Membuat kehidupan mereka lebih baik lagi. Namun, dalam prosesnya dapatlah kalian lihat, mereka seringkali dimarjinalkan (aku mengerti istilah ini dari kuliah sosiologi pedesaan yang banyak membahas kaum pribumi dan non pribumi) dari lingkungannya. Dikucilkan seolah dipandang rendah dan tidak satu strata dengan mereka kaum pemilik modal (yang ini juga sama. Tapi didapatkan dari kuliah ekonomi umum). Kesal sekali rasanya jika aku mengingat apa yang telah terjadi. Aku pikir, Allah sedang menguji kesabaranku. Karena Laa yukallifullahu nafsan Illa Wus’aha. Kan? Allah tidak akan menguji hambanya diluar kemampuannya (aku dapatkan yang itu dari mentoring agama sewaktu semester 2) dan itu membekas sangat ampuh hingga saat ini. Aku selalu menjalani dan menikmati setiap prosesnya.

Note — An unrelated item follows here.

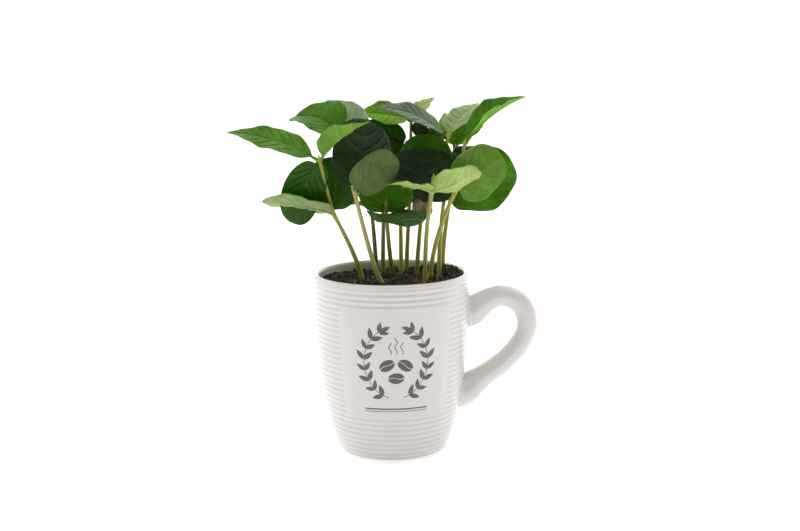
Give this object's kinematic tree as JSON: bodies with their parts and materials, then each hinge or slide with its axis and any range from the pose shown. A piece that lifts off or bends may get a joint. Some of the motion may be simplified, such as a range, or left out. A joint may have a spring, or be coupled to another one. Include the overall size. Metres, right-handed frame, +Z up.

Aku akan ingat betul bagaimana caraku menikmati perjalanan ini di setiap prosesnya. Termasuk bagaimana caranya aku menguatkan diri sendiri untuk terus maju dan melangkah. Tentunya untuk menyelesaikan ini semua seoptimal mungkin. Dan bagaimana caranya kia dapat saling menguatkan antara satu dengan yang lainnya (temanku, Arafah Purnama).
Senin, 20 Oktober 2014 Pukul 23.10
Ditulis di tengah kegalauan menjelang UTS di Kamar Kos, Dramaga Bogor.